> _WHAT YOU NEED TO DO_:
Restate the records in their entirety, word for word.

━━ DATASET ENTRIES

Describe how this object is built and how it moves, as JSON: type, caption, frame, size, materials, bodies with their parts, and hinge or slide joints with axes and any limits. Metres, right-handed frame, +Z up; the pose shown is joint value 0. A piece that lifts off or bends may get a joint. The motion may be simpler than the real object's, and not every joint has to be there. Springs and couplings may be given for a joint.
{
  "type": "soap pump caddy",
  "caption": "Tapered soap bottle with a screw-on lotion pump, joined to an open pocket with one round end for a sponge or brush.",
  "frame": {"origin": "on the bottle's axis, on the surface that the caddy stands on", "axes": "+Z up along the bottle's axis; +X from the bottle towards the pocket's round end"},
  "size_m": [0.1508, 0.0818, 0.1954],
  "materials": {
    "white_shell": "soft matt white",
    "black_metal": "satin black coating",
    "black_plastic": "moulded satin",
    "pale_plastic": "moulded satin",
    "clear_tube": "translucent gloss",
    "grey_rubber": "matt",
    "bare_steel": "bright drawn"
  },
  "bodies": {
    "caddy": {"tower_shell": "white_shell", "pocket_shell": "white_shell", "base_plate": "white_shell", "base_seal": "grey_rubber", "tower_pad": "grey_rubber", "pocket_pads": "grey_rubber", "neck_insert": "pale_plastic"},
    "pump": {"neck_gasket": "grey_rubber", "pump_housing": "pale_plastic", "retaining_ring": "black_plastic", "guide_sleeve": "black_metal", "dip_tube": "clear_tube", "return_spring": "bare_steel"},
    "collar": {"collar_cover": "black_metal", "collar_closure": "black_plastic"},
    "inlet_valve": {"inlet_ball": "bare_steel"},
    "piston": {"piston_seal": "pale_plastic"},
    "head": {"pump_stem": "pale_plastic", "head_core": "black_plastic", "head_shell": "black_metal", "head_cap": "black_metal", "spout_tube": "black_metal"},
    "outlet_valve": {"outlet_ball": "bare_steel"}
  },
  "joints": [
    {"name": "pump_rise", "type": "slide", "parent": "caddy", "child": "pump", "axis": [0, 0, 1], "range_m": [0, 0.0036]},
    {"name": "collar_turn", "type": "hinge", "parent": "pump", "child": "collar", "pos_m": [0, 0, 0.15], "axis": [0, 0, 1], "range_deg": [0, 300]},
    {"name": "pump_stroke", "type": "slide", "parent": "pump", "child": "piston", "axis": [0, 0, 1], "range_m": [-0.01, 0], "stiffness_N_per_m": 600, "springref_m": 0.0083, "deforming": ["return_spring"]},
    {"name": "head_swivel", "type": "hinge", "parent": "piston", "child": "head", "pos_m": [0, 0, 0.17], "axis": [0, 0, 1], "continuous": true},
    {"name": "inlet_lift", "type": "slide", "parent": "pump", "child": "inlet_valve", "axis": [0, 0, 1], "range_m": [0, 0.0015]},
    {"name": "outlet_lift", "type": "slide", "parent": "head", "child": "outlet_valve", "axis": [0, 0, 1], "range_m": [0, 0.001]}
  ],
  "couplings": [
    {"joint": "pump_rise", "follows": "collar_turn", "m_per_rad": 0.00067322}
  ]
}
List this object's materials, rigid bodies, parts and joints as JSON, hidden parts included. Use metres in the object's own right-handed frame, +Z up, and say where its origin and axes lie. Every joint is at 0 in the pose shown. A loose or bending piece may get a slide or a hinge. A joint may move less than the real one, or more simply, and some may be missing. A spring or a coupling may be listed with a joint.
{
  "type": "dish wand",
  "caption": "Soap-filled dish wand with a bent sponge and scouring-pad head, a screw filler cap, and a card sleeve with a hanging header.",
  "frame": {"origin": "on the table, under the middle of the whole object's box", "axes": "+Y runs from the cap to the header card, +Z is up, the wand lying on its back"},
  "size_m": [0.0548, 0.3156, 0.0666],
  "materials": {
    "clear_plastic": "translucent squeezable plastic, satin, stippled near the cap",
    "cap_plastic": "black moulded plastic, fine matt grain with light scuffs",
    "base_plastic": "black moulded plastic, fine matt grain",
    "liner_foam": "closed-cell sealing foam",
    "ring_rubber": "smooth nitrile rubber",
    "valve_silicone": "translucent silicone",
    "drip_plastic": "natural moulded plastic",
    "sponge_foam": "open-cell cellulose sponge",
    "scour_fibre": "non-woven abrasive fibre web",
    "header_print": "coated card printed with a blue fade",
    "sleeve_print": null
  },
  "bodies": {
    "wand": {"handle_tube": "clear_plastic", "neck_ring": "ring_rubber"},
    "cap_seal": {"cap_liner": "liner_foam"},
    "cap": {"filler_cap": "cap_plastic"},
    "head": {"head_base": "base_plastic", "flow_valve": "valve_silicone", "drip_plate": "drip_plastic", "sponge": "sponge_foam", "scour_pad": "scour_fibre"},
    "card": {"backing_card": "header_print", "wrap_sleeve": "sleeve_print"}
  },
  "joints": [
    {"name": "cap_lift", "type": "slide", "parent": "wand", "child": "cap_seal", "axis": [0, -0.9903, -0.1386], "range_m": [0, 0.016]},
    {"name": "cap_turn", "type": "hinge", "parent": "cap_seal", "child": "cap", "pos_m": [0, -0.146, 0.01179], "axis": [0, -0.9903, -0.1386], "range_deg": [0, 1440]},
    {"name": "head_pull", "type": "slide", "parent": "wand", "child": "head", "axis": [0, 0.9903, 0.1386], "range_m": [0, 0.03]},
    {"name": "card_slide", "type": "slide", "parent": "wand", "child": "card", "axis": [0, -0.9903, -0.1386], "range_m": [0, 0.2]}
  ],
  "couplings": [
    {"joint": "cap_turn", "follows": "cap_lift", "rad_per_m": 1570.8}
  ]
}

━━━━

> _SOLUTION FOR THIS TASK_:
Describe how this object is built and how it moves, as JSON: type, caption, frame, size, materials, bodies with their parts, and hinge or slide joints with axes and any limits. Metres, right-handed frame, +Z up; the pose shown is joint value 0. A piece that lifts off or bends may get a joint. The motion may be simpler than the real object's, and not every joint has to be there. Springs and couplings may be given for a joint.
{
  "type": "soap pump caddy",
  "caption": "Tapered soap bottle with a screw-on lotion pump, joined to an open pocket with one round end for a sponge or brush.",
  "frame": {"origin": "on the bottle's axis, on the surface that the caddy stands on", "axes": "+Z up along the bottle's axis; +X from the bottle towards the pocket's round end"},
  "size_m": [0.1508, 0.0818, 0.1954],
  "materials": {
    "white_shell": "soft matt white",
    "black_metal": "satin black coating",
    "black_plastic": "moulded satin",
    "pale_plastic": "moulded satin",
    "clear_tube": "translucent gloss",
    "grey_rubber": "matt",
    "bare_steel": "bright drawn"
  },
  "bodies": {
    "caddy": {"tower_shell": "white_shell", "pocket_shell": "white_shell", "base_plate": "white_shell", "base_seal": "grey_rubber", "tower_pad": "grey_rubber", "pocket_pads": "grey_rubber", "neck_insert": "pale_plastic"},
    "pump": {"neck_gasket": "grey_rubber", "pump_housing": "pale_plastic", "retaining_ring": "black_plastic", "guide_sleeve": "black_metal", "dip_tube": "clear_tube", "return_spring": "bare_steel"},
    "collar": {"collar_cover": "black_metal", "collar_closure": "black_plastic"},
    "inlet_valve": {"inlet_ball": "bare_steel"},
    "piston": {"piston_seal": "pale_plastic"},
    "head": {"pump_stem": "pale_plastic", "head_core": "black_plastic", "head_shell": "black_metal", "head_cap": "black_metal", "spout_tube": "black_metal"},
    "outlet_valve": {"outlet_ball": "bare_steel"}
  },
  "joints": [
    {"name": "pump_rise", "type": "slide", "parent": "caddy", "child": "pump", "axis": [0, 0, 1], "range_m": [0, 0.0036]},
    {"name": "collar_turn", "type": "hinge", "parent": "pump", "child": "collar", "pos_m": [0, 0, 0.15], "axis": [0, 0, 1], "range_deg": [0, 300]},
    {"name": "pump_stroke", "type": "slide", "parent": "pump", "child": "piston", "axis": [0, 0, 1], "range_m": [-0.01, 0], "stiffness_N_per_m": 600, "springref_m": 0.0083, "deforming": ["return_spring"]},
    {"name": "head_swivel", "type": "hinge", "parent": "piston", "child": "head", "pos_m": [0, 0, 0.17], "axis": [0, 0, 1], "continuous": true},
    {"name": "inlet_lift", "type": "slide", "parent": "pump", "child": "inlet_valve", "axis": [0, 0, 1], "range_m": [0, 0.0015]},
    {"name": "outlet_lift", "type": "slide", "parent": "head", "child": "outlet_valve", "axis": [0, 0, 1], "range_m": [0, 0.001]}
  ],
  "couplings": [
    {"joint": "pump_rise", "follows": "collar_turn", "m_per_rad": 0.00067322}
  ]
}
List this object's materials, rigid bodies, parts and joints as JSON, hidden parts included. Use metres in the object's own right-handed frame, +Z up, and say where its origin and axes lie. Every joint is at 0 in the pose shown. A loose or bending piece may get a slide or a hinge. A joint may move less than the real one, or more simply, and some may be missing. A spring or a coupling may be listed with a joint.
{
  "type": "dish wand",
  "caption": "Soap-filled dish wand with a bent sponge and scouring-pad head, a screw filler cap, and a card sleeve with a hanging header.",
  "frame": {"origin": "on the table, under the middle of the whole object's box", "axes": "+Y runs from the cap to the header card, +Z is up, the wand lying on its back"},
  "size_m": [0.0548, 0.3156, 0.0666],
  "materials": {
    "clear_plastic": "translucent squeezable plastic, satin, stippled near the cap",
    "cap_plastic": "black moulded plastic, fine matt grain with light scuffs",
    "base_plastic": "black moulded plastic, fine matt grain",
    "liner_foam": "closed-cell sealing foam",
    "ring_rubber": "smooth nitrile rubber",
    "valve_silicone": "translucent silicone",
    "drip_plastic": "natural moulded plastic",
    "sponge_foam": "open-cell cellulose sponge",
    "scour_fibre": "non-woven abrasive fibre web",
    "header_print": "coated card printed with a blue fade",
    "sleeve_print": null
  },
  "bodies": {
    "wand": {"handle_tube": "clear_plastic", "neck_ring": "ring_rubber"},
    "cap_seal": {"cap_liner": "liner_foam"},
    "cap": {"filler_cap": "cap_plastic"},
    "head": {"head_base": "base_plastic", "flow_valve": "valve_silicone", "drip_plate": "drip_plastic", "sponge": "sponge_foam", "scour_pad": "scour_fibre"},
    "card": {"backing_card": "header_print", "wrap_sleeve": "sleeve_print"}
  },
  "joints": [
    {"name": "cap_lift", "type": "slide", "parent": "wand", "child": "cap_seal", "axis": [0, -0.9903, -0.1386], "range_m": [0, 0.016]},
    {"name": "cap_turn", "type": "hinge", "parent": "cap_seal", "child": "cap", "pos_m": [0, -0.146, 0.01179], "axis": [0, -0.9903, -0.1386], "range_deg": [0, 1440]},
    {"name": "head_pull", "type": "slide", "parent": "wand", "child": "head", "axis": [0, 0.9903, 0.1386], "range_m": [0, 0.03]},
    {"name": "card_slide", "type": "slide", "parent": "wand", "child": "card", "axis": [0, -0.9903, -0.1386], "range_m": [0, 0.2]}
  ],
  "couplings": [
    {"joint": "cap_turn", "follows": "cap_lift", "rad_per_m": 1570.8}
  ]
}